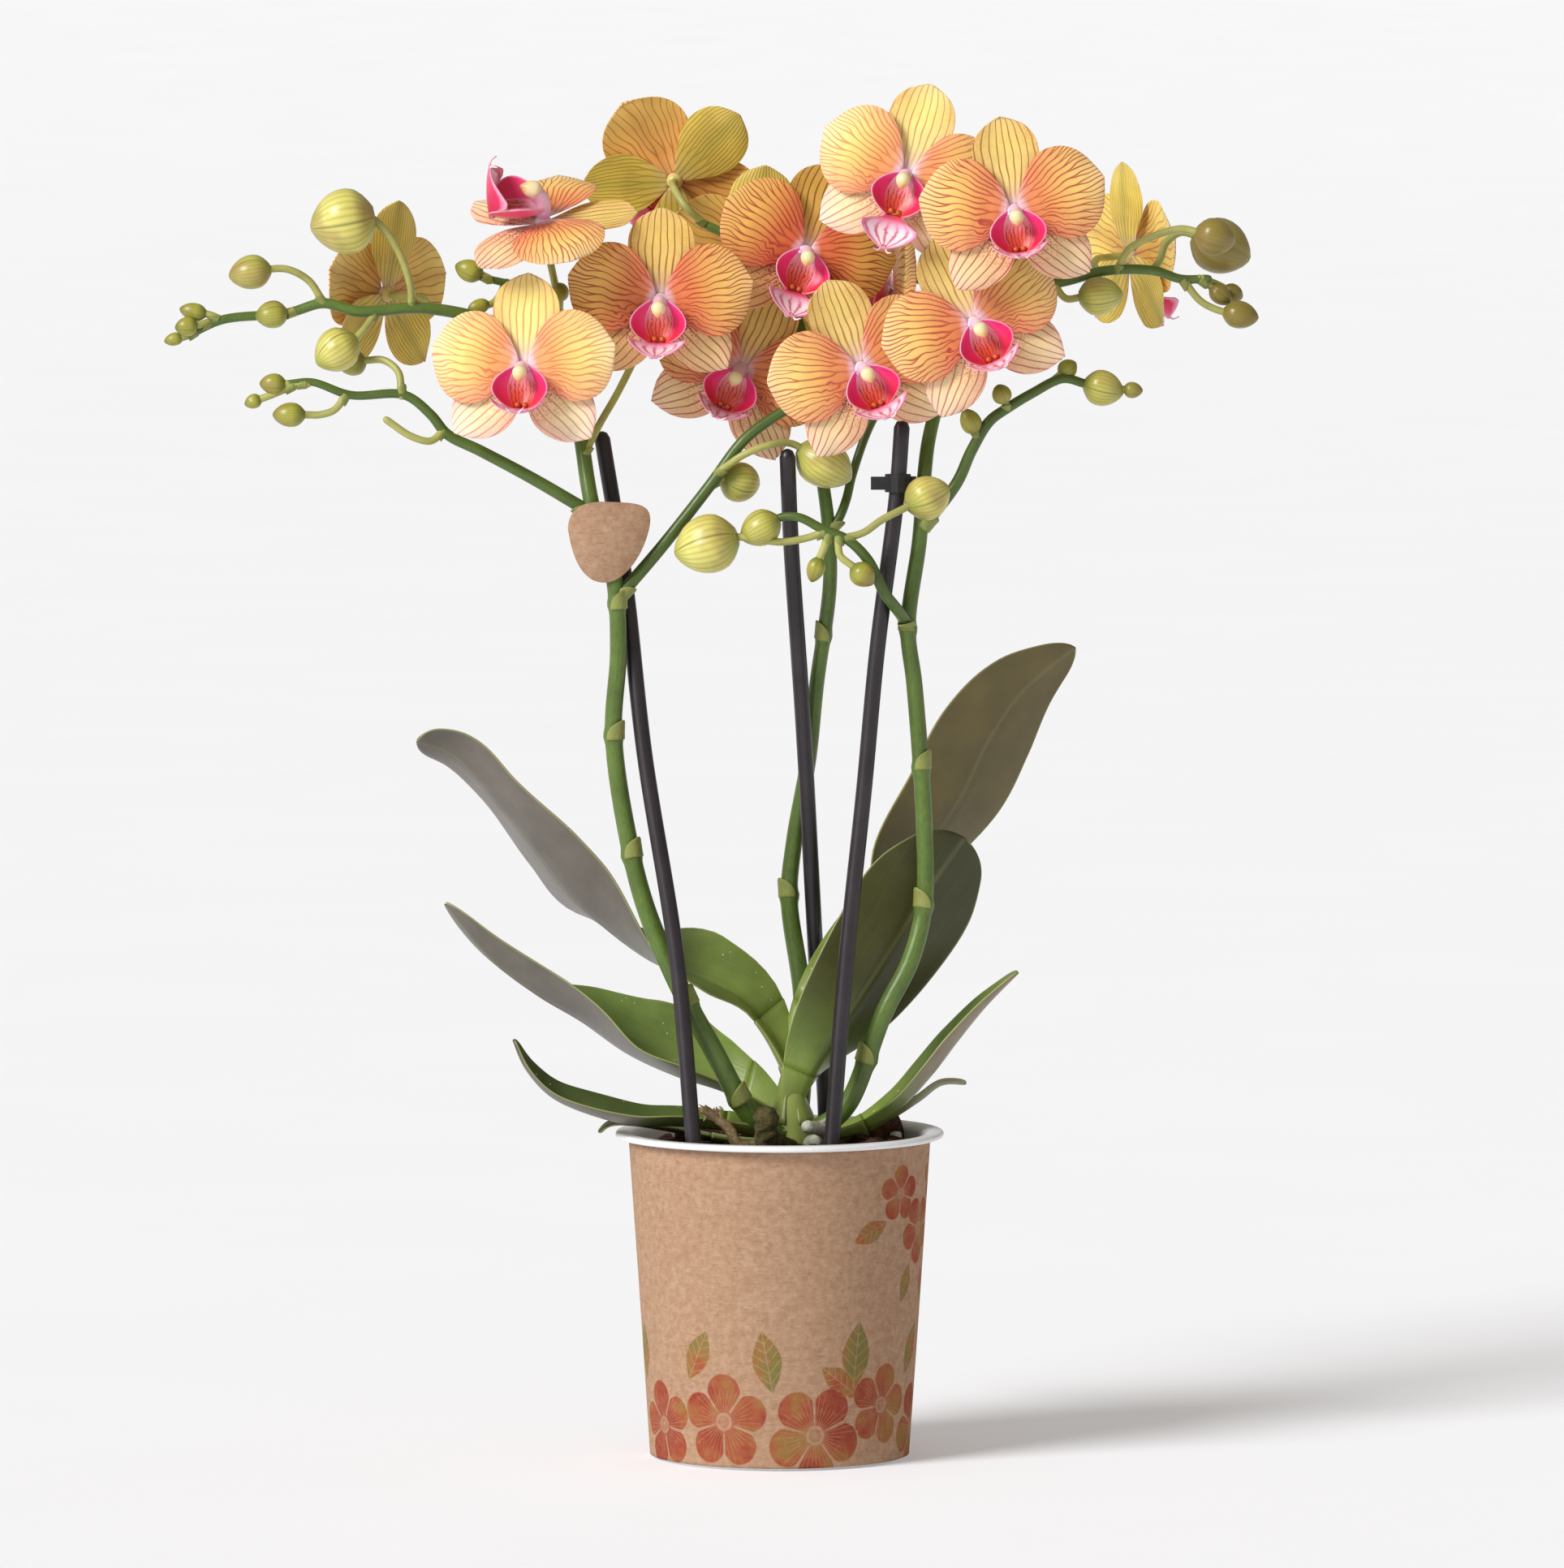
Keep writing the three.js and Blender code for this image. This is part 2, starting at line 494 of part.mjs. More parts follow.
const SPIKES = {
  left: [
    { path: [[1, -3, 99], [-8.5, -11.5, 106], [-21, -15.5, 128.5], [-29.5, -15, 144], [-41, -12, 170.5],
      [-47.5, -9, 197], [-51, -8, 224.5], [-49.5, -8, 250], [-51, -8, 272.5], [-57.5, -7, 294],
      [-61, 0, 314.5], [-63.5, 5, 327], [-70, 7, 338], [-82, 6, 347.5], [-97, 4, 352.5],
      [-111, 2, 354.5], [-129.5, 0, 353.5], [-140, 0, 356], [-151, 0, 353], [-171, -2, 351],
      [-181, -2, 346.5]], radius: [3.3, 1.3] },
    { path: [[-58, -7, 292], [-76, -6, 302.5], [-92, -6, 311], [-102, -6, 316], [-107, -6, 322],
      [-115, -6, 328], [-131.5, -6, 328], [-143.5, -6, 332], [-151, -6, 331.5]], radius: [2, 1.1] },
    { path: [[-49.5, -8, 266], [-36.5, -6, 281], [-21.5, -4, 300], [-11, -4, 314], [-2, -3, 321],
      [9, -2, 327], [17, -0.5, 332]], radius: [2, 1.3], bloom: 10 },
    { path: [[-61.5, 2, 318], [-65, 9, 336.5], [-67, 12, 349], [-72, 11, 359], [-82, 8, 361.5],
      [-92.5, 5, 364]], radius: [2, 1.1] },
    { path: [[-113, 2, 354.5], [-113.5, 0, 362], [-117, -2, 372], [-122, -3, 379.5],
      [-126, -3, 382.5]], bud: [-134, -3, 381, 20, 20] },
    { path: [[-140, 0, 356], [-144.5, -2, 363], [-151, -3, 366.5], [-157, -4, 366.5]],
      bud: [-162.5, -4, 365.5, 13, 10.5] },
    { path: [[-149, 0, 353.5], [-151, -1, 353]], bud: [-156, -2, 352.5, 10, 8.5] },
    { path: [[-124, 1, 353.5], [-126.5, -1, 349.5], [-130, -4, 345.5]],
      bud: [-136, -5, 341.5, 14.5, 13.5] },
    { path: [[-172, -2, 351], [-175, -2, 352.5]], bud: [-180, -2, 353.5, 8.5, 5.5] },
    { path: [[-175, -2, 350], [-178, -4, 349.5]], bud: [-182, -5, 349, 7, 6] },
    { path: [[-179, -2, 347.5], [-182, -2, 346]], bud: [-186, -2, 345, 6, 4] },
    { path: [[-145, -6, 331.5], [-151, -6, 331.5]], bud: [-155.5, -6, 331.5, 8, 6.5] },
    { path: [[-149, -6, 331], [-156, -6, 328]], bud: [-161.5, -6, 326, 5.5, 4.5] },
    { path: [[-133, -6, 328], [-136.5, -7, 323.5], [-141, -7, 322], [-145.5, -7, 322]],
      bud: [-150.5, -7, 322, 10, 7.5] },
    { path: [[-116, -6, 328], [-117, -4, 335], [-121.5, -1, 338.5], [-126, 1, 338.5]],
      bud: [-131.5, 3, 337.5, 9, 8] },
    { path: [[-103, -6, 317], [-107, -8, 314], [-113, -9, 315.5], [-120.5, -9, 320.5]] },
    { path: [[-68, 11, 352], [-67.5, 5, 357]], bud: [-67.5, 1.5, 359.5, 7.5, 5.5] },
    { path: [[-84, 8, 362], [-88, 5.5, 356]], bud: [-92.5, 4, 355, 7, 4.5] },
    { path: [[-89, 6, 363], [-91.5, 5, 364.5]], bud: [-95.5, 5, 366, 9, 7] },
    { path: [[-65, 6, 330], [-72, 6, 334]], bloom: 1 },
    { path: [[-60, -3, 309.5], [-55.5, 1, 318.5], [-50, 7, 328], [-43, 10, 342]], bloom: 2 },
    { path: [[-66.8, 12, 348], [-68, 9, 356]], bloom: 3 },
    { path: [[-108, 2.5, 354.2], [-109, 12, 356], [-111, 20, 357.5]], bloom: 5 },
    { path: [[-21.5, -4, 300], [-18, -1, 302]], bud: [-12, 3, 301, 13, 12.5] },
    { path: [[-19, -4.5, 304], [-11.5, -8, 309.5], [-4, -7, 312.5], [3.5, -2, 313]],
      bud: [14, 1, 306.5, 19, 15] },
  ],
  middle: [
    { path: [[5.5, 4, 100], [7, 13, 116], [7, 21, 140.5], [3, 26, 170.5], [4.5, 27, 188],
      [9, 22.5, 214.5], [11.5, 16, 238], [15.5, 9, 269], [15, 8, 287.5], [12, 10, 310], [9.5, 14, 331.5],
      [5, 15, 352], [-3, 14, 366], [-15, 13, 376], [-23, 14, 380]], radius: [3.1, 1.3] },
    { path: [[15.2, 8, 285.5], [18, 8, 289], [20.5, 10, 295], [22.5, 12, 303], [29, 16, 320],
      [41, 22, 336], [46, 25, 349]], radius: [1.5, 1.2], bloom: 14 },
    { path: [[10, 14, 329], [4, 16.5, 332]], bloom: 11 },
    { path: [[5, 15, 352], [7, 14, 361]], bloom: 6 },
    { path: [[-23, 14, 380], [-28.5, 12, 385], [-32, 16, 390]], bloom: 4 },
    { path: [[-3, 14, 366], [-6, 13, 367.5]], bloom: 13 },
  ],
  right: [
    { path: [[6, -1, 100], [14, -3, 103], [21, -5, 109.5], [32, -6, 137.5], [40.5, -5, 154.5],
      [44.5, -3, 171], [44.5, -2, 196.5], [41.5, -2, 238.5], [39.5, -3, 256.5], [43, -1, 283],
      [44.5, 0, 303], [46, 3, 314.5], [50, 5, 329.5], [56, 4, 344.5], [64.5, 2, 356.5],
      [74.5, 0, 361.5], [86, 0, 362.5], [100.5, 0, 366], [115, -1, 366], [123, -1, 363.5],
      [131.5, -1, 363.5]], radius: [3.2, 1.3] },
    { path: [[39.8, -3, 257], [36, -11, 262.5], [32, -16, 268], [27, -18, 278], [21, -18, 284],
      [13, -18, 287.5], [6, -18, 291], [0.5, -17, 291]], radius: [1.9, 1.2],
      bud: [-6, -17, 287.5, 13, 11] },
    { path: [[14, -18, 286.5], [7.5, -18, 284.5], [0.5, -18.5, 283.5], [-8, -19, 284.5],
      [-14, -18, 285]], bud: [-22.5, -17, 282.5, 20, 18] },
    { path: [[20, -18, 284.5], [26, -18, 286.5], [31, -17, 290], [39, -14, 294]],
      bud: [45.5, -12, 297, 14.5, 13.5] },
    { path: [[15, -18, 286], [13.5, -18, 281.5], [12, -18, 278]], bud: [11, -18, 275, 8, 5.5] },
    { path: [[18, -18, 285], [18.5, -20, 279.5], [22, -21, 276.5]],
      bud: [25.5, -21, 273.5, 8.5, 7.5] },
    { path: [[44, -1, 287], [54.5, -3, 301], [59, -4, 311], [64.5, -5, 320], [70, -5, 324],
      [77.5, -5, 328.5], [87, -4, 333], [93.5, -4, 331.5]], radius: [1.9, 1.3],
      bud: [99.5, -4, 330, 12.5, 11] },
    { path: [[99.5, -4, 330], [104, -4, 329.8]], bud: [108.5, -4, 329.5, 6, 5] },
    { path: [[84, -4, 332], [86, -3, 334]], bud: [88.5, -2, 336, 6.5, 6] },
    { path: [[70, -5, 324], [69, -7, 326]], bud: [68, -8.5, 328.5, 6.5, 6] },
    { path: [[61, -4.5, 315], [60, -5, 317]], bud: [58.5, -6, 320, 8.5, 6.5] },
    { path: [[84, 0, 362], [88, -3, 357.5], [92.5, -5, 358]], bud: [98.5, -5, 358.5, 13.5, 12] },
    { path: [[103.5, 0, 366], [107, -4, 372.5], [114, -7, 376.5], [123, -8, 379], [128, -8, 378]],
      bud: [133.5, -8, 376.5, 12.5, 11.5] },
    { path: [[114.5, -1, 366], [117, 4, 369.5], [119, 8, 374.5], [123.5, 9, 377.5],
      [128, 9, 376.5]], bud: [136, 9, 373, 19, 17] },
    { path: [[129, -1, 363.5], [132, 0, 361.5]], bud: [135.5, 0, 358.5, 8, 6] },
    { path: [[130, -1, 363.5], [135, 3, 361.5]], bud: [139.5, 5, 359, 7, 5.5] },
    { path: [[124, -1, 363], [129.5, -3, 356.5], [136, -4, 353.5]],
      bud: [141.5, -4, 352.5, 11, 8.5] },
    { path: [[49, 5, 327], [49, 12, 342], [47, 14, 358], [45, 11, 374], [42, 3, 388]],
      radius: [1.9, 1.2], bloom: 7 },
    { path: [[56, 4, 344.5], [57.5, 0, 347]], bloom: 9 },
    { path: [[74.5, 0, 361.5], [74, -5, 370], [72.5, -13, 379]], bloom: 8 },
    { path: [[98, 0, 365.5], [97, 12, 367.5], [98, 22, 369]], bloom: 12 },
  ],
};

// The last points of a stalk: square behind the bloom, a gap away from its hub.
function behindBloom(number) {
  const frame = bloomFrame(BLOOMS[number - 1]);
  return [STALK_STRAIGHT, HUB_RADIUS + GAP].map((back) =>
    new THREE.Vector3(0, 0, -back).applyMatrix4(frame).toArray());
}

function spike(parts, room) {
  const solids = [];
  for (const { path, radius, bud: head, bloom } of parts) {
    const end = bloom ? behindBloom(bloom) : head ? [head.slice(0, 3)] : [];
    const route = [...path, ...end];
    const [from, to] = radius ?? [STALK_RADIUS, STALK_RADIUS];
    const sides = !radius ? STALK_SIDES : from > THIN_BRANCH ? STEM_SIDES : BRANCH_SIDES;
    solids.push(bar(route, taper(from, to), sides));
    if (head) solids.push(bud(path.at(-1), head));
  }
  return mainBody(joined(solids).subtract(room));
}

// Clip on the right stake: a split ring with a grip to the left and an arm to the stem
const CLIP_HEIGHT = 301;
const CLIP = { ring: 4, thick: 5.5, grip: [-7.4, 5, 1.8, 4], arm: [4.3, 3.6, 1.8, 4] };
function stemClip(stakeSolid) {
  const at = [36.3, -6, CLIP_HEIGHT];
  const ring = new THREE.CylinderGeometry(CLIP.ring, CLIP.ring, CLIP.thick, 12);
  ring.rotateX(Math.PI / 2);
  const blocks = [CLIP.grip, CLIP.arm].map(([x, long, deep, high], i) => {
    const block = new THREE.BoxGeometry(long, deep, high);
    block.translate(x + (i ? -0.4 : 1.6), i ? 1.5 : -1, 0);
    return block;
  });
  const parts = [ring, ...blocks].map((geometry) => solidOf(geometry.translate(...at)));
  return mainBody(joined(parts).subtract(stakeSolid));
}

// Tag: a rounded, egg-shaped card that rests against the left spike
const TAG = { at: [-53, -10.7, 283.2], wide: 26.5, high: 25, thick: 0.8 };
function tag() {
  const outline = new THREE.Shape();
  const [w, h] = [TAG.wide / 2, TAG.high / 2];
  outline.moveTo(-0.9 * w, 0.35 * h);
  outline.bezierCurveTo(-0.85 * w, 0.95 * h, -0.4 * w, h, 0.1 * w, 0.98 * h);
  outline.bezierCurveTo(0.75 * w, 0.95 * h, 1.12 * w, 0.95 * h, 0.98 * w, 0.3 * h);
  outline.bezierCurveTo(0.85 * w, -0.3 * h, 0.45 * w, -0.95 * h, 0, -h);
  outline.bezierCurveTo(-0.5 * w, -1.05 * h, -0.8 * w, -0.5 * h, -0.9 * w, 0.35 * h);
  const card = new THREE.ExtrudeGeometry(outline, {
    depth: TAG.thick, bevelEnabled: false, curveSegments: 5 });
  card.rotateX(Math.PI / 2);
  card.translate(...TAG.at);
  return solidOf(card);
}

// Colours and finishes
const FINISH = {
  pot: { color: "#e8eaec", roughness: 0.35 },
  sleeve: { color: "#c69a72", roughness: 0.85 },
  mix: { color: "#3a1f16", roughness: 0.95 },
  crown: { color: "#8dbb3a", roughness: 0.45 },
  leaf: { color: "#3f6b2a", roughness: 0.4 },
  stem: { color: "#5b8c3a", roughness: 0.5 },
  stake: { color: "#3a3238", roughness: 0.45 },
  clip: { color: "#1d1b1e", roughness: 0.5 },
  petals: { color: "#f0b765", roughness: 0.6 },
  lip: { color: "#d81e7a", roughness: 0.5 },
  tag: { color: "#cfa47c", roughness: 0.85 },
};

const orchid = new THREE.Group();
function add(name, solid, finish, parent = orchid) {
  const material = new THREE.MeshStandardMaterial({ ...FINISH[finish], metalness: 0 });
  const mesh = new THREE.Mesh(geometryOf(solid), material);
  mesh.name = name;
  parent.add(mesh);
}

const crownRoom = crown(GAP);
const stakeRoom = joined(Object.values(STAKES).map((path) => stake(path, GAP)));
add("pot", pot(), "pot");
add("pot_sleeve", potSleeve(), "sleeve");
add("bark_mix", barkMix(joined([crownRoom, stakeRoom])), "mix");
add("crown", crown(), "crown");
LEAVES.forEach((shape, i) => add(`leaf_${i + 1}`, leaf(shape, crownRoom), "leaf"));
for (const [side, path] of Object.entries(STAKES)) add(`stake_${side}`, stake(path), "stake");
for (const [side, parts] of Object.entries(SPIKES)) add(`spike_${side}`, spike(parts, crownRoom), "stem");
add("stem_clip", stemClip(stakeRoom), "clip");
add("tag", tag(), "tag");

const petals = bloomPetals();
const lip = bloomLip();
BLOOMS.forEach((bloom, i) => {
  const group = new THREE.Group();
  group.applyMatrix4(bloomFrame(bloom));
  const name = `bloom_${String(i + 1).padStart(2, "0")}`;
  add(`${name}_petals`, petals, "petals", group);
  add(`${name}_lip`, lip, "lip", group);
  orchid.add(group);
});

export default orchid;
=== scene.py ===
# Potted moth orchid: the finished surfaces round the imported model. Sizes are in millimetres
# until a mesh is made. +X is the right of the plant's front view and -Y is its front.
import json
import math
import random

import bmesh
import bpy
from mathutils import Matrix, Quaternion, Vector, noise

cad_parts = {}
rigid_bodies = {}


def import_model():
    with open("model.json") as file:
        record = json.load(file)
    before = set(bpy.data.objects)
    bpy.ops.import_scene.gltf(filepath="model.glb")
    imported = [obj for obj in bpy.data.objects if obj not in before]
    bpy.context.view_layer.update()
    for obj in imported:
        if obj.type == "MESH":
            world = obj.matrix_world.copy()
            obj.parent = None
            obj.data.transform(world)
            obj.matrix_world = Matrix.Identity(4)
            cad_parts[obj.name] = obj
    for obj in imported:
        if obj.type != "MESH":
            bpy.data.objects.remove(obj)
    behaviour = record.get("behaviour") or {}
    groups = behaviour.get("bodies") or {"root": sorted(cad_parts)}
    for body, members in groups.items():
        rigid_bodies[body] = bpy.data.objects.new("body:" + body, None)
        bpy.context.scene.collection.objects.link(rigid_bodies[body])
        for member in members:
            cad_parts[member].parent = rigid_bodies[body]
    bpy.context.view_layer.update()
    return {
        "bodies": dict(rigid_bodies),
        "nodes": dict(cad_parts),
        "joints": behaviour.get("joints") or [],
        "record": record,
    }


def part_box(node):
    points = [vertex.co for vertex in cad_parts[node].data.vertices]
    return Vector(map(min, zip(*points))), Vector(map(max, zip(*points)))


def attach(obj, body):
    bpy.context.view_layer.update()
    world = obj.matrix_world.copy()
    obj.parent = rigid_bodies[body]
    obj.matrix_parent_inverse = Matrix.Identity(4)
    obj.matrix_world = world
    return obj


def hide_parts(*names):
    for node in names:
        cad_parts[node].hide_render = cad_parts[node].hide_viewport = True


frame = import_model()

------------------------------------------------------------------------

Instructions to follow: Give back, word for word, each line from the one containing "const petals = bloomPetals();" down to the one containing "obj.data.transform(world)", including those two lines.

Task solution:
const petals = bloomPetals();
const lip = bloomLip();
BLOOMS.forEach((bloom, i) => {
  const group = new THREE.Group();
  group.applyMatrix4(bloomFrame(bloom));
  const name = `bloom_${String(i + 1).padStart(2, "0")}`;
  add(`${name}_petals`, petals, "petals", group);
  add(`${name}_lip`, lip, "lip", group);
  orchid.add(group);
});

export default orchid;
=== scene.py ===
# Potted moth orchid: the finished surfaces round the imported model. Sizes are in millimetres
# until a mesh is made. +X is the right of the plant's front view and -Y is its front.
import json
import math
import random

import bmesh
import bpy
from mathutils import Matrix, Quaternion, Vector, noise

cad_parts = {}
rigid_bodies = {}


def import_model():
    with open("model.json") as file:
        record = json.load(file)
    before = set(bpy.data.objects)
    bpy.ops.import_scene.gltf(filepath="model.glb")
    imported = [obj for obj in bpy.data.objects if obj not in before]
    bpy.context.view_layer.update()
    for obj in imported:
        if obj.type == "MESH":
            world = obj.matrix_world.copy()
            obj.parent = None
            obj.data.transform(world)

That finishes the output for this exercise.